Grab has also been impacted by currency movements, and it estimates that GMV growth would be 25-29% year-on-year assuming that currency rates do not change. 

Lastly, Grab claims that it will be focusing on increasing high-quality GMV transactions, which will lead to slower GMV growth. 

Grab GMV
Source: Grab

#2 - Slowing GMV growth + high fixed cost = harder to turn profitable 

With all the focus on trying to move towards profitability, many investors would have thought that Grab would have been able to lower its costs more significantly. 

The company has taken action to exit some lines of business that it believes do not lead to long term and sustainable growth.

Some of these initiatives Grab include:

  • Closing its dark stores operations in Singapore, Vietnam and the Philippines (Dark stores are small fulfilment centres that can help to reduce delivery times) 
  • Closing its GrabWheels operations in Singapore and Malaysia

However, its regional corporate costs remain high at US$214 million in 2Q22, above what it was in the previous quarter. 

This represented about 4.2% of its GMV in the quarter. 

What this means is that it will have to work a lot harder to reduce its variable costs to be able to turn profitable over the next few years, especially as the pace of its GMV growth slows down. 

This might be difficult to achieve especially as it will be launching the GXS digital bank in Singapore in the fourth quarter of this year. 

This will be followed closely by the launch of the digital bank in Malaysia and Indonesia. 

Grab fixed costs

#3 - Expectations were high going into results

What we think led to the sharp fall in Grab’s share price, was that earnings expectations were quite high going into the results.

After all, Grab’s share price has rebounded from a low of $2.26 in May to above $3.60 before the results were announced.

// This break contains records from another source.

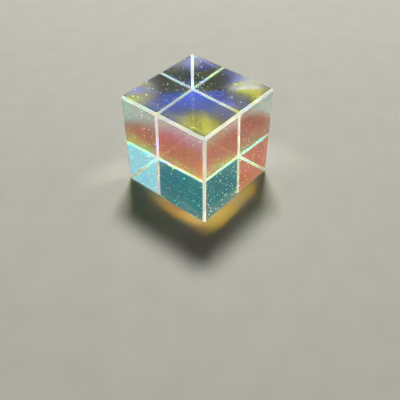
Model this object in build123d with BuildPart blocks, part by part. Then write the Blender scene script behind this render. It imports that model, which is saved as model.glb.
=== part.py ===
"""Cross dichroic beamsplitter cube: a solid glass cube cemented from four right-angle prisms.

Each prism turns its widest face outwards, as one side of the cube, and its two narrower faces inwards, against
its neighbours. The inner faces lie on the cube's two upright diagonal planes, which cross along its axis. The
red plane carries a coating that reflects red and passes the rest, the blue plane one that reflects blue. The
prisms are cemented in pairs first, front to left and back to right, each pair over half of the blue plane. The
red coating is then laid over the whole inner face of one pair, and the pairs are cemented along it. Last, all
twelve edges of the cube are ground to narrow bevels, straight through glass, coatings and cement.

Millimetres. The origin is the centre of the bottom face, +Z points up along the line where the planes cross, and
X and Y are square to the side faces, with the front at -Y.
"""

import os

from build123d import *

# Driving dimensions
CUBE_WIDTH = 20.0  # across opposite sides of the cube
CUBE_HEIGHT = 20.0  # from the bottom face to the top face
EDGE_BEVEL = 0.42  # leg of the 45 degree bevel along every edge of the cube
COATING_THICKNESS = 0.006  # dielectric layers, as they lie on the glass
CEMENT_THICKNESS = 0.014  # bond line between a coated face and the bare face opposite

# Plan layout. Pieces are cut out of the ground cube by limits on two plan coordinates: u runs along the blue
# plane, towards the back right edge of the cube, and v runs along the red plane, towards the back left edge. A
# layer of coating and cement fills the gap about each plane, half of it on either side.
BLUE_PLANE_DIRECTION = 45.0  # degrees from +X to +u
GAP = COATING_THICKNESS + CEMENT_THICKNESS
OUTSIDE = CUBE_WIDTH  # farther from the axis than any edge of the cube
FRONT_OF_GAP = (-OUTSIDE, -GAP / 2)
COATING_LIMITS = (-GAP / 2, -GAP / 2 + COATING_THICKNESS)
CEMENT_LIMITS = (GAP / 2 - CEMENT_THICKNESS, GAP / 2)
BEHIND_GAP = (GAP / 2, OUTSIDE)
WHOLE_PLANE = (-OUTSIDE, OUTSIDE)

# What each piece keeps of the cube: its limits on u, then on v
PIECES = {
    "front_prism": (FRONT_OF_GAP, FRONT_OF_GAP),
    "left_prism": (FRONT_OF_GAP, BEHIND_GAP),
    "right_prism": (BEHIND_GAP, FRONT_OF_GAP),
    "back_prism": (BEHIND_GAP, BEHIND_GAP),
    "front_blue_coating": (FRONT_OF_GAP, COATING_LIMITS),
    "front_blue_cement": (FRONT_OF_GAP, CEMENT_LIMITS),
    "back_blue_coating": (BEHIND_GAP, COATING_LIMITS),
    "back_blue_cement": (BEHIND_GAP, CEMENT_LIMITS),
    "red_coating": (COATING_LIMITS, WHOLE_PLANE),
    "red_cement": (CEMENT_LIMITS, WHOLE_PLANE),
}

# The cube as ground and polished, with its twelve bevels
with BuildPart() as ground_cube:
    with BuildSketch():
        Rectangle(CUBE_WIDTH, CUBE_WIDTH)
    extrude(amount=CUBE_HEIGHT)
    chamfer(edges(), length=EDGE_BEVEL)

os.makedirs("parts", exist_ok=True)

for name, (u_limits, v_limits) in PIECES.items():
    with BuildPart() as piece:
        add(ground_cube.part)
        with BuildSketch(Plane.XY.rotated((0, 0, BLUE_PLANE_DIRECTION))):
            with Locations((sum(u_limits) / 2, sum(v_limits) / 2)):
                Rectangle(u_limits[1] - u_limits[0], v_limits[1] - v_limits[0])
        extrude(amount=CUBE_HEIGHT, mode=Mode.INTERSECT)
    piece.part.label = name
    export_step(piece.part, "parts/" + name + ".step")
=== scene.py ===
"""The looks of the cross dichroic beamsplitter cube, built around its CAD frame. Metres throughout.

The four prisms and the three cement films are the CAD solids with new materials. Each coating is a
thin sheet inside the film that it stands for, so that a ray meets the coated surface once. The
cube's axis is Z, and its two coated planes stand on the diagonals of the plan: the blue-reflecting
one along U, the red one along V.
"""

import math

import bpy
import numpy as np
from mathutils import Matrix, Vector


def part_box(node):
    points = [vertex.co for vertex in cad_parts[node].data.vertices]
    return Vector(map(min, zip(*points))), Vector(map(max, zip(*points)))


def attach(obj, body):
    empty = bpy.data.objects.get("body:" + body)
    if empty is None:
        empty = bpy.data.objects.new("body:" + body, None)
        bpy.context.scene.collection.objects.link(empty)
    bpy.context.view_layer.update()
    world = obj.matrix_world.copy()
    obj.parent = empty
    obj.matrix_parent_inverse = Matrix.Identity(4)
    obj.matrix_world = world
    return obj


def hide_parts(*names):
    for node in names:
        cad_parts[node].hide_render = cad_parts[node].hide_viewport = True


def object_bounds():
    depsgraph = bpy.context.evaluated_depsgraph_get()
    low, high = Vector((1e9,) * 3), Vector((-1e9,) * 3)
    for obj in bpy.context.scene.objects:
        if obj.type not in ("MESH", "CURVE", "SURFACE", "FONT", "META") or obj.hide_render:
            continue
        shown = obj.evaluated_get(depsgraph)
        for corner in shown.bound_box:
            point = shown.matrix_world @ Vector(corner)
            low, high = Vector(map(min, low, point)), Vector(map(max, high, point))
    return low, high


MM = 0.001

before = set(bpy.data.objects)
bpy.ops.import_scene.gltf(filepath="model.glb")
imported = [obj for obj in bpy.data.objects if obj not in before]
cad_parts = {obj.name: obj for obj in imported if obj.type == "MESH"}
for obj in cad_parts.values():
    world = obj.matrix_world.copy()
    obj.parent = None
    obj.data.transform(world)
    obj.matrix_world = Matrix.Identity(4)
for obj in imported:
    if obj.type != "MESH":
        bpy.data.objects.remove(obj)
cad_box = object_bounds()

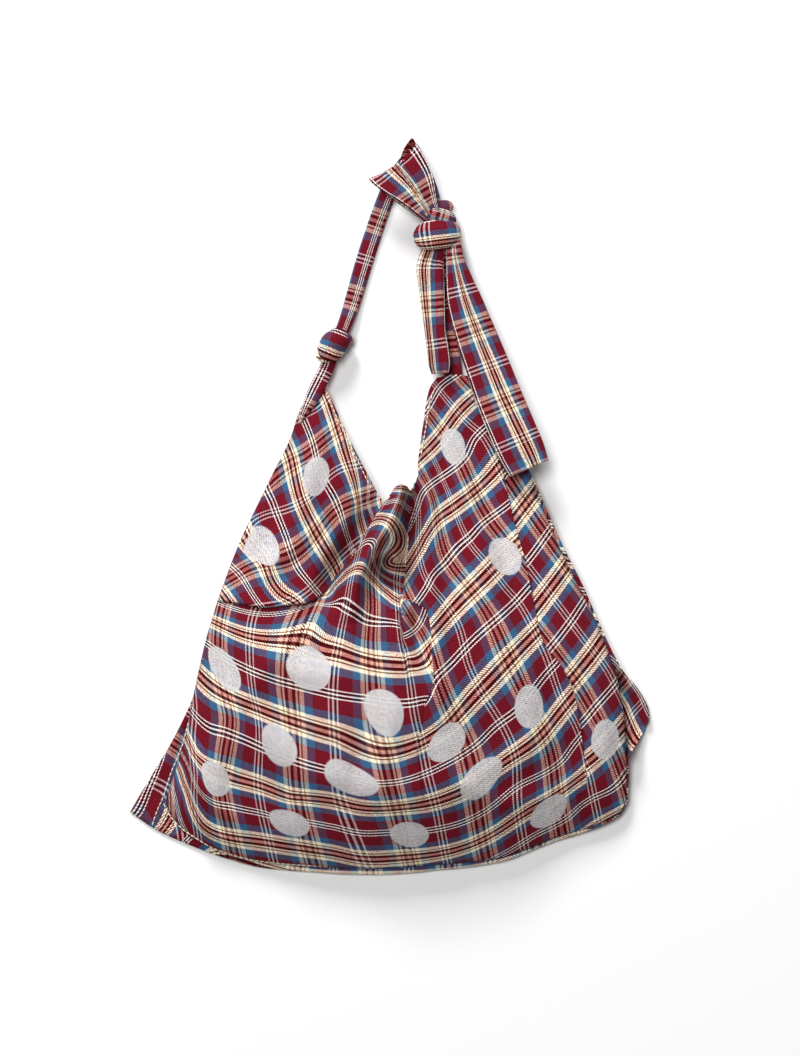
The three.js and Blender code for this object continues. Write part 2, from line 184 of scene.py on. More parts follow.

That’s close to a 60% bounce in 6 months.

Apart from the recovery in tech stocks, more brokers have also turned positive on Grab in recent months. 

CGS-CIMB initiated on Grab with a “add” rating and target price of $3.60 on 1 August. The brokerage believes Grab is at an “inflexion point” with strong margin improvement potential starting in 2Q as competition for the company appears to be easing. 

JP Morgan upgraded Grab to Overweight on 18 July as it expected “meaningful earnings surprises to be eminently possible” given the faster push towards profitable growth.  

However, it would seem like Grab was not able to meet such heightened expectations. Following the results, JP Morgan raised its adjusted EBITDA loss expectation in 2022 to $917 million in 2022 from $866 million previously.

With all the focus on moving towards profitability, what investors might have disliked is that the expected losses are now greater than what they were before the results. 

What does this mean?

#1 – Investors should be aware of earnings expectations

What we have learnt from Grab’s results, is that investing is often about expectations.

A company may report “strong” results, but its share price may still fall when such “strong” results come in below expectations. 

What this means is that we should always try to understand what expectations are before investing in a stock. 

If the share price has gone up quite a bit as Grab did before the results, it might also mean that expectations for the company are more elevated

#2 – Grab needs to show a clearer path to profitability

Which comes to the question you’d probably have – would we buy Grab after its post-results correction?

Just like what we shared for Sea Limited, Grab will continue to face challenges in the next few quarters. 

While its peers in the US such as Uber have already been able to turn cash flow positive, Grab’s losses are still fairly significant.

Despite efforts to lower incentives and cut costs, it has not been able to narrow its losses to investors’ expectations with the high regional costs and investments in new businesses such as its digital bank. 

We’d be staying away until it can demonstrate a sharper reduction in losses and a clearer path to profitability.